Hens with egg yolk peritonitis will stop laying eggs or lay only soft-shelled, thin-shelled, or misshapen eggs. They may be less active, choosing to sit more in the nest box rather than to walk around, and they may eat less than normal. Affected hens may have visibly distended abdomens due to the presence of fluid and may have difficulty breathing from the pressure of the fluid on their respiratory tracts.

What causes egg yolk peritonitis?

Egg yolk peritonitis may occur simply from a single egg not forming properly or may develop secondary to other underlying reproductive diseases including inflammation of the oviduct (salpingitis), impaction of the oviduct with multiple abnormally formed eggs, ovarian cysts or cancer, or twist of the oviduct preventing normal passage of eggs through it.

How is egg yolk peritonitis diagnosed?

If your chicken is showing signs suggestive of egg yolk peritonitis, she should be examined by a veterinarian familiar with chickens as soon as possible. Your veterinarian will perform a complete physical examination and may palpate (feel with fingertips) fluid or soft-shelled eggs in the coelom. Your veterinarian also may note that you bird is breathing quickly or with increased effort.
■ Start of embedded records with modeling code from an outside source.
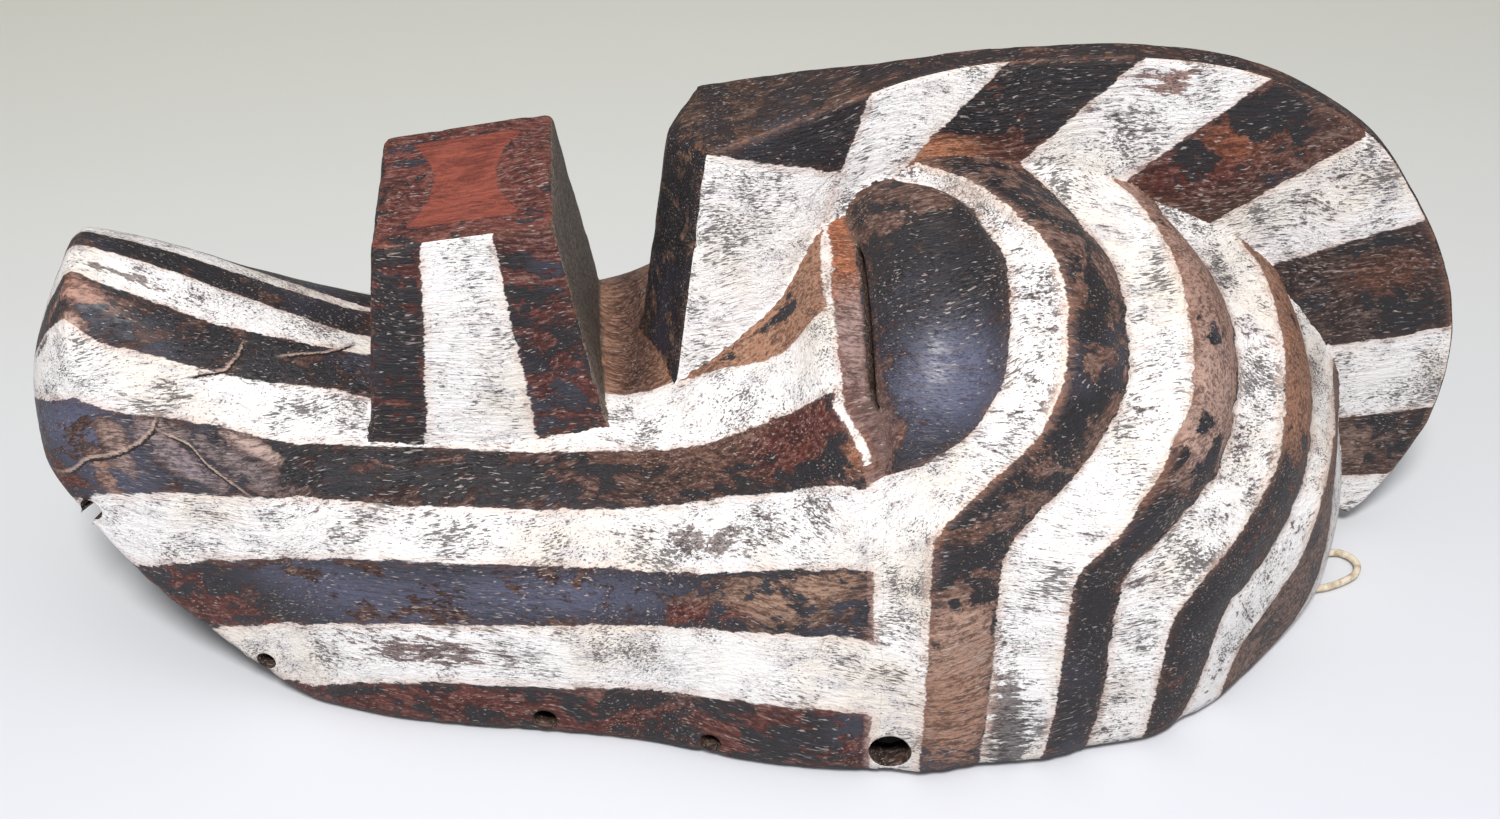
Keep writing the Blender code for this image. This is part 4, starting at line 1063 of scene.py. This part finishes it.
def applyBooleans(target, steps):
    for tool, operation in steps:
        modifier = target.modifiers.new(tool.name, 'BOOLEAN')
        modifier.operation = operation
        modifier.object = tool
        modifier.solver = 'MANIFOLD'
        modifier.material_mode = 'TRANSFER'
    bpy.context.view_layer.update()
    evaluated = target.evaluated_get(bpy.context.evaluated_depsgraph_get())
    mesh = bpy.data.meshes.new_from_object(evaluated)
    target.modifiers.clear()
    for tool, _ in steps:
        bpy.data.objects.remove(tool, do_unlink=True)
    return mesh


boredNames = ("tieHole", "chinHole", "stringHole", "boredWood")
wearForm = {
    "sharpAngle": 24.0,                 # degrees; edges sharper than this are worn round
    "passes": 4, "amount": 0.5,
    "waveHeight": 0.32, "waveLength": (52.0, 13.0),      # the knife's long shallow facets
    "grainHeight": 0.10, "grainLength": (16.0, 2.6),
    "nickDepth": 1.3, "nickLength": 7.5,
}


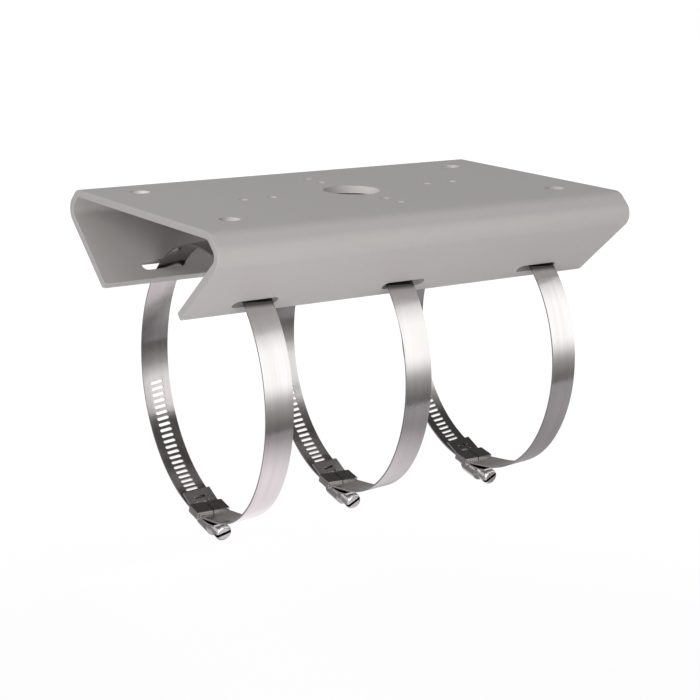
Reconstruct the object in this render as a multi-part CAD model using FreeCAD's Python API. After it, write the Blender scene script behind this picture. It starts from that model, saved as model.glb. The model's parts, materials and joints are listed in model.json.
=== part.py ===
import FreeCAD, Part
import math
import os

# A camera bracket: a folded steel plate with three worm-drive band clamps
# hanging in slots along its two flanges. Millimetres, X along the plate,
# Z up, the origin at the middle of the plate's top face.

os.makedirs("parts", exist_ok=True)

# Plate sheet and its folded section
plate_length = 190.0
plate_thickness = 3.0
top_half_width = 51.1
bend_inner_radius = 3.0
shoulder_bend = 43.5
shoulder_width = 3.8
flange_bend = 95.5
flange_width = 35.0
flange_corner_radius = 1.3
edge_softness = 0.4

# Holes in the plate's top
centre_hole_diameter = 23.0
corner_hole_diameter = 8.0
corner_spacing_x = 152.4
corner_spacing_y = 70.2
screw_hole_diameter = 3.6
inner_spacing_x = 74.0
outer_spacing_x = 100.0
inner_spacing_y = 46.0
outer_spacing_y = 66.0

# Strap slots in the flanges
slot_pitch = 66.4
slot_length = 19.4
slot_height = 4.8
slot_edge_distance = 7.0

# Clamp band
band_width = 12.7
band_thickness = 0.65
crown_radius = 51.6
crown_past_slot = 7.6
front_flattening = 5.7
front_side_end = 123.7
back_flattening = 2.9
clip_kink = 18.4
layer_clearance = 0.06
tongue_length = 8.6
tongue_lift = 14.0
tail_radius = 28.0
tail_angle = 24.0
tail_straight = 0.3

# Perforations of the band
perforation_pitch = 2.54
perforation_length = 5.8
perforation_width = 1.3
perforation_slant = 8.0
perforation_start = -13.9

# Clamp housing
housing_angle = -79.5
housing_sheet = 0.7
housing_fit = 0.05
tab_length = 7.3
tab_start = 0.45
seam_width = 0.4
shoulder_clearance = 0.3
barrel_head_run = 3.2
barrel_far_inset = 0.5
barrel_rounding = 1.6

# Clamp screw
screw_core_radius = 2.2
thread_radius = 3.4
thread_dip = 0.3
thread_clearance = 0.3
neck_radius = 1.8
neck_fit = 0.05
collar_radius = 2.8
collar_length = 2.6
collar_gap = 0.1
head_radius = 3.35
head_length = 4.3
head_dome = 1.1
head_slot_width = 0.9
head_slot_depth = 1.5

# Each clamp: how far its loop is moved from its slots and how it is turned
clamp_names = ("left", "middle", "right")
clamp_side = (-1, 0, 1)
clamp_shift_x = (1.7, -1.5, 2.1)
clamp_shift_y = (-1.45, 0.2, -1.4)
clamp_shift_z = (0.1, 1.25, 0.0)
clamp_yaw = (-2.0, -1.7, 0.0)
clamp_pitch = (0.1, -0.6, -0.2)
band_skew = (8.0, 6.8, 5.7)
screw_turn = (-15.0, -32.0, -32.0)

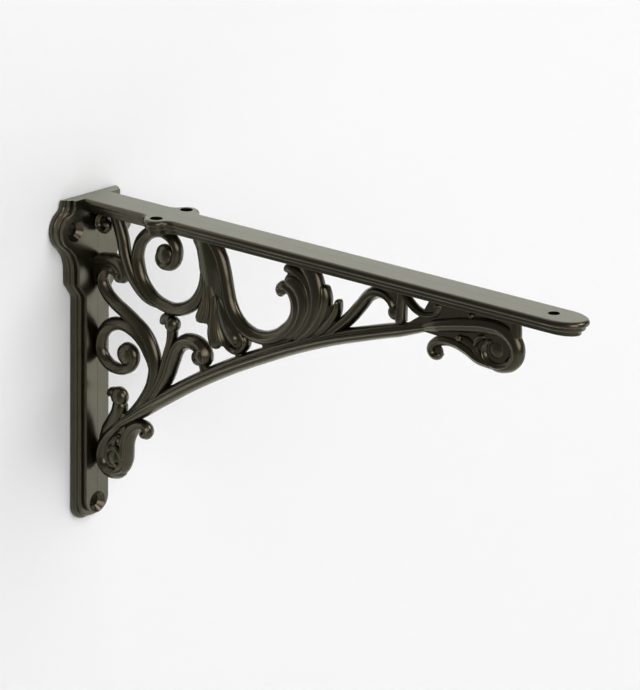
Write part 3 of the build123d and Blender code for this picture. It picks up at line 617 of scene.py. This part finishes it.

Typically, the veterinarian will perform blood tests, including a complete blood count (CBC), that may show an elevated white blood cell count, indicating inflammation or infection. The veterinarian also may perform coelomocentesis in which he or she inserts a small needle into the bird’s coelom, typically just below the keel (breast bone), to draw off fluid present in the abdomen. This fluid is usually submitted to a referral laboratory for microscopic analysis and culture to determine whether bacteria are present and if so, which antibiotics will be most effective for treating the infection. The veterinarian also may take radiographs (X-rays) or perform an ultrasonographic examination to further assess the inside of your bird’s coelom and to confirm the presence of fluid and/or unshelled or partially shelled eggs.

How is egg yolk peritonitis treated?

Mild cases of egg yolk peritonitis, in which there is no secondary bacterial infection or underlying reproductive disease, may require only supportive care such as supplemental hand feeding and anti-inflammatory medication. With more advanced cases in which infection is present, your veterinarian may prescribe oral or injectable antibiotics. More aggressive supportive care may be required, such as hospitalization for fluids injected subcutaneously (under the skin) or intravenously (in a vein), oxygen therapy, and repeated drainage of coelomic fluid. In the most advanced cases, surgery (called salpingohysterectomy) to remove the offending egg(s) and oviduct may be necessary.

"While egg yolk peritonitis may be life-threatening, with proper treatment, birds with this condition can be treated successfully."

Many avian veterinarians treating egg yolk peritonitis also will administer a hormone, either through injection or as a slow release implant under the skin. This will temporarily prevent further egg laying that would worsen the hen’s already compromised condition.

While egg yolk peritonitis may be life-threatening, with proper treatment, birds with this condition can be treated successfully.